Le réquisitoire que nous avons subi à Ndjamena en décembre dernier, puis à Bangui en février de cette année, nous interpelle tous. Il convient de préciser que ce réquisitoire n’est pas seulement celui de nos frères Tchadiens et Centrafricains. Il est aussi celui des chargeurs Camerounais. Nous devons donc tous changer nos façons de faire. Il nous faut améliorer la qualité des services offerts à nos clients. Il s’agit là d’un impératif de survie.

 

Quel crédit peut-on donner aux travaux qui viennent de s’achever à Douala ?

Tout au long de ces trois jours, nous nous sommes remis en question en toute humilité et sans complaisance. Je remercie et félicite tous les participants pour leur présence et leurs contributions très constructives. Les engagements dégagés et réitérés au cours de ces travaux sont à la mesure des enjeux. Nos ports et corridors doivent fonctionner de manière optimale, au risque pour nous tous de perdre des chiffres d’affaires.

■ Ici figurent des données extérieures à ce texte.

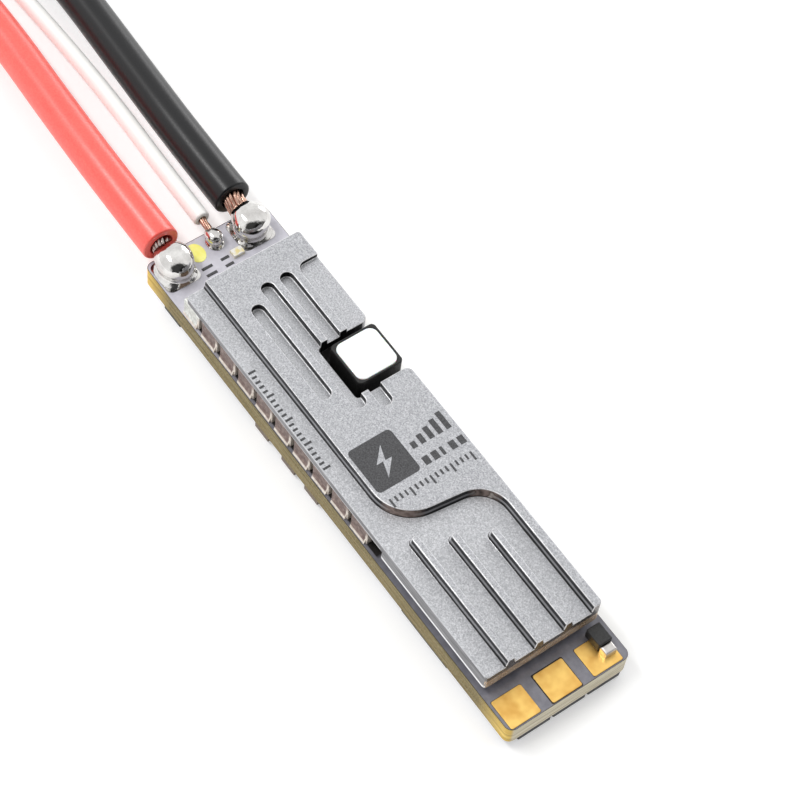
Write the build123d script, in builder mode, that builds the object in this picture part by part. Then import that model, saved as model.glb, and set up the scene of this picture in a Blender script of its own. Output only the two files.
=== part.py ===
from build123d import *
from math import pi, radians, tan
import os

# Slim brushless electronic speed controller, in millimetres.
# X runs along the board, towards the motor pads; the battery leads leave at -X.
# Y is across the board, towards the status LED; the capacitor row is at -Y.
# Z is up. The origin is under the board's centre, on the surface that the lower chips rest on.

# ---- board ----
BOARD_L = 44.5
BOARD_W = 10.4
BOARD_T = 1.8
BOARD_R = 0.6
CHIP_H = 0.9                       # height of the chips under the board
BOARD_TOP = CHIP_H + BOARD_T
PAD_T = 0.06                       # thickness of a gold-plated pad

# ---- heat sink ----
SINK_X0 = -17.1
SINK_X1 = 18.95
SINK_Y0 = -5.0
SINK_Y1 = 4.75
SINK_MID_Y = (SINK_Y0 + SINK_Y1) / 2
SINK_R = 0.3                       # rounding of the plate's upright corners
PLATE_BOTTOM = BOARD_TOP + 1.7     # underside of the thin plate above the capacitors
BLOCK_BOTTOM = BOARD_TOP + 0.75    # underside of the thick block above the transistors
LOW_TOP = BOARD_TOP + 2.3
HIGH_TOP = BOARD_TOP + 3.05
STEP_H = HIGH_TOP - LOW_TOP
BLOCK_X0 = 6.9                     # where the thick block begins
BLOCK_OVERLAP = 0.2                # how far the block's section reaches up into the plate
RIM = 0.45                         # wall around the block's underside recess
RECESS_TOP = BOARD_TOP + 1.25
STEP_TAPER = 12                    # slope of a milled step, in degrees from upright
STEP_Y0 = -3.35                    # edge of the raised land over the capacitors
STEP_Y1 = 4.05                     # edge of the raised land over the block
STEP_TURN_X = (6.3, 7.2)           # where the step crosses the plate
STEP_RADII = [3.1, 2.5]
RIB_W = 0.5
RIBS = [(7.85, -2.98), (9.15, -0.58), (10.35, 1.9)]     # nose X and centre Y of each rib
SLOT_W = 1.05
SLOT_D = 0.6
SLOTS = [(-13.45, -4.3, -1.58), (-14.65, -2.4, 0.05), (-14.65, -1.55, 1.7)]   # X0, X1, Y
POCKET_X0 = -14.7
POCKET_Y0 = 2.85
POCKET_D = 0.4
POCKET_R = 0.7
WINDOW_X0 = -8.3
WINDOW_X1 = -3.4
WINDOW_Y0 = 0.3
WINDOW_R = 0.3
CUT_PAST = 0.4                     # how far a cutter runs past the face that it opens
RUN_OUT = 2.0                      # how far an open outline runs past the sink's edge
MOUTH_R = 0.55                     # rounding of the window's two open corners

# ---- status LED ----
LED_X = -5.8
LED_Y = 2.75
LED_BODY = 3.8
LED_FACE = 3.45
LED_TOP = HIGH_TOP + 0.1
LED_FACE_DEPTH = 0.5
LED_BODY_R = 0.35
LED_FACE_R = 0.65

# ---- capacitor row ----
CAP_COUNT = 10
CAP_PITCH = 2.32
CAP_X0 = -16.45                    # centre of the capacitor nearest the battery end
CAP_W = 1.95
CAP_L = 3.1
CAP_H = 1.6
CAP_END = 0.45                     # width of a metal end cap
CAP_SHRINK = 0.06                  # how much smaller the ceramic is than its metal ends
CAP_FACE_Y = -4.95                 # outer faces of the row
CAP_Y = CAP_FACE_Y + CAP_L / 2
CAP_EDGE_R = 0.12
SOLDER_OUT = 0.17                  # solder fillet at the foot of each outer face
SOLDER_UP = 0.55
SOLDER_SHARE = 0.86                # share of the capacitor's width that the fillet covers
HOLLOW_OUT = 0.6                   # how far out and up the fillet's hollow lies, as shares of its size
HOLLOW_UP = 0.55

# ---- motor pads ----
MOTOR_PAD_X = 20.93
MOTOR_PAD_L = 2.4
MOTOR_PAD_W = 2.5
MOTOR_PAD_R = 0.15
MOTOR_PAD_Y = {"a": -3.69, "b": -0.18, "c": 3.33}

# ---- battery and signal connections ----
PLUS_AT = (-20.55, -3.58)
MINUS_AT = (-20.65, 3.05)
SIGNAL_AT = (-21.2, 0.25)
TELEMETRY_AT = (-21.1, -1.42)
BATTERY_PAD = 2.9
BATTERY_PAD_R = 0.5
SIGNAL_PAD_RADII = (0.8, 0.66)
TELEMETRY_PAD_RADII = (0.86, 0.66)
BLOB_R = 1.52
BLOB_H = 2.3
SIGNAL_BLOB_R = 0.62
SIGNAL_BLOB_H = 1.05
BLOB_FOOT = 0.9                    # a joint's radius on its pad, as a share of its largest radius
BLOB_WAIST = 0.42                  # height of the largest radius, as a share of the joint's height
BLOB_SHOULDER = 0.78               # radius and height where the dome begins, as a share of the full ones
STRANDS_INTO_JOINT = 0.3           # how far a conductor reaches past its pad's centre

# ---- leads ----
POWER_D = 3.0                      # silicone insulation of the power leads
POWER_CORE_D = 1.7
SIGNAL_D = 1.3
SIGNAL_CORE_D = 0.6
POWER_BARE = 5.0                   # stripped and tinned length at the free end
SIGNAL_BARE = 3.0
TIP_ROUND = 0.2                    # rounding of a tinned end, as a share of its diameter
RADIUS_SHARE = 0.45                # share of the shorter run that a corner's arc takes up
# Routes of the centrelines, from the board to the free end.
RED_ROUTE = [
    (-22.45, -3.60, 3.93), (-29.0, -3.58, 3.86), (-37.0, -3.12, 3.10), (-48.0, -2.30, 2.05),
    (-62.0, -2.75, 1.58), (-78.0, -4.30, 1.56), (-94.0, -4.55, 1.57), (-108.0, -3.10, 1.56),
    (-121.0, -2.35, 1.57),
]
BLACK_ROUTE = [
    (-23.05, 3.05, 3.95), (-29.6, 3.12, 3.84), (-37.6, 3.72, 3.06), (-49.0, 4.55, 2.02),
    (-63.0, 4.20, 1.57), (-79.0, 2.75, 1.56), (-95.0, 2.60, 1.57), (-109.0, 4.10, 1.56),
    (-120.0, 4.75, 1.57),
]
SIGNAL_ROUTE = [
    (-22.9, 0.28, 3.55), (-28.5, 0.40, 3.40), (-36.5, 1.02, 2.50), (-47.0, 1.25, 1.35),
    (-60.0, 0.62, 0.74), (-76.0, -0.86, 0.72), (-92.0, -1.02, 0.73), (-106.0, 0.42, 0.72),
    (-118.0, 1.10, 0.73),
]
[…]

Nous avons fait des propositions, compilées sous la forme d’une stratégie de réadaptation de notre offre de service, nous espérons que le gouvernement y trouvera des mesures efficaces qui répondraient à la question que nous a posé le Gouvernement. Celle de savoir ce qui peut être fait, pour garder les trafics qui transitent par nos ports et corridors et d’en conquérir de nouveaux.